I am trying to understand following piece of code, but I am confused between "\0"
and '\0'
.I know its silly but kindly help me out
#define MAX_HISTORY 20
char *pStr = "\0";
for(x=0;x<MAX_HISTORY;x++){
str_temp = (char *)malloc((strlen(pStr)+1)*sizeof(char));
if (str_temp=='\0'){
return 1;
}
memset(str_temp, '\0', strlen(pStr) );
strcpy(str_temp, pStr);
Double quotes create string literals. So "\0"

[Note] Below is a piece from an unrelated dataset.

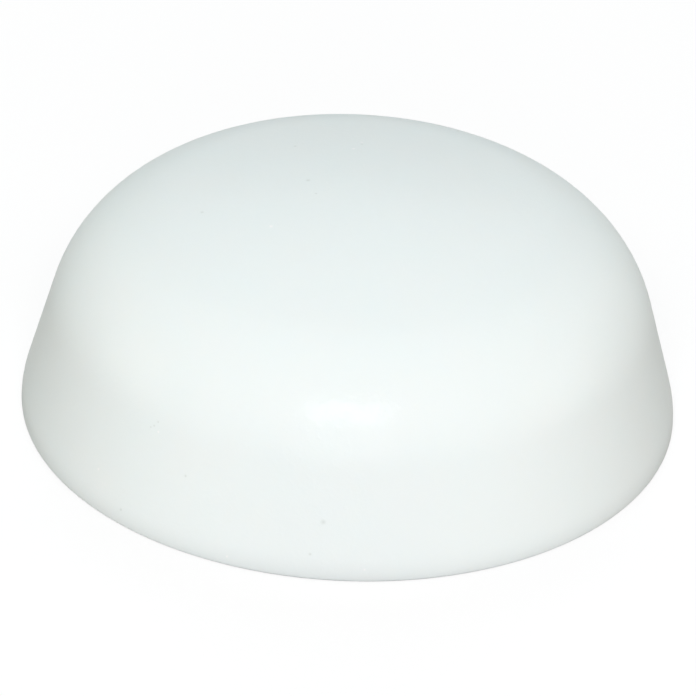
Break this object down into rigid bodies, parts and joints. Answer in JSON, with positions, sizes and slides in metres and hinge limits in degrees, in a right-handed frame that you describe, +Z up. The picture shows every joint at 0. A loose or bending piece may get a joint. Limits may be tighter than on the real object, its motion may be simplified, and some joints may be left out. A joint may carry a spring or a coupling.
{
  "type": "screw cover cap",
  "caption": "Shallow domed press-on cap for a screw cover: a thin round shell with a rounded shoulder, a flared skirt and a snap bead inside the rim.",
  "frame": {"origin": "centre of the rim plane, on the cap's axis", "axes": "+Z up the cap's axis, from the rim to the crown; X and Y are alike, because the cap is a body of revolution"},
  "size_m": [0.016, 0.016, 0.0058],
  "materials": {
    "white_plastic": "satin moulded surface with a very fine even texture and a soft sheen"
  },
  "bodies": {
    "root": {"cover_cap": "white_plastic"}
  },
  "joints": []
}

is a string literal holding the single character '\0'
, plus a second one as the terminator. It's a silly way to write an empty string (""
is the idiomatic way).
Single quotes are for character literals, so '\0'
is an int
-sized value representing the character with the encoding value of 0.
Nits in the code:
- Don't cast the return value of
malloc()
in C. - Don't scale allocations by
sizeof (char)
, that's always 1 so it adds no value. - Pointers are not integers, you should compare against
NULL
typically. - The entire structure of the code makes no sense, there's an allocation in a loop but the pointer is thrown away, leaking lots of memory.
They are different.
"\0"
is a string literal which has two consecutive 0's and is roughly equivalent to:
const char a[2] = { '\0', '\0' };
'\0'
is an int
with value 0. You can always 0 wherever you need to use '\0'
.
\0
is the null terminator character.
"\0"
is the same as {'\0', '\0'}
. It is a string written by a confused programmer who doesn't understand that string literals are always null terminated automatically. Correctly written code would have been ""
.
The line if (str_temp=='\0')
is nonsense, it should have been if (str_temp==NULL)
. Now as it happens, \0
is equivalent to 0, which is a null pointer constant, so the code works, by luck.
Taking strlen
of a string where \0
is the first character isn't very meaningful. You will get string length zero.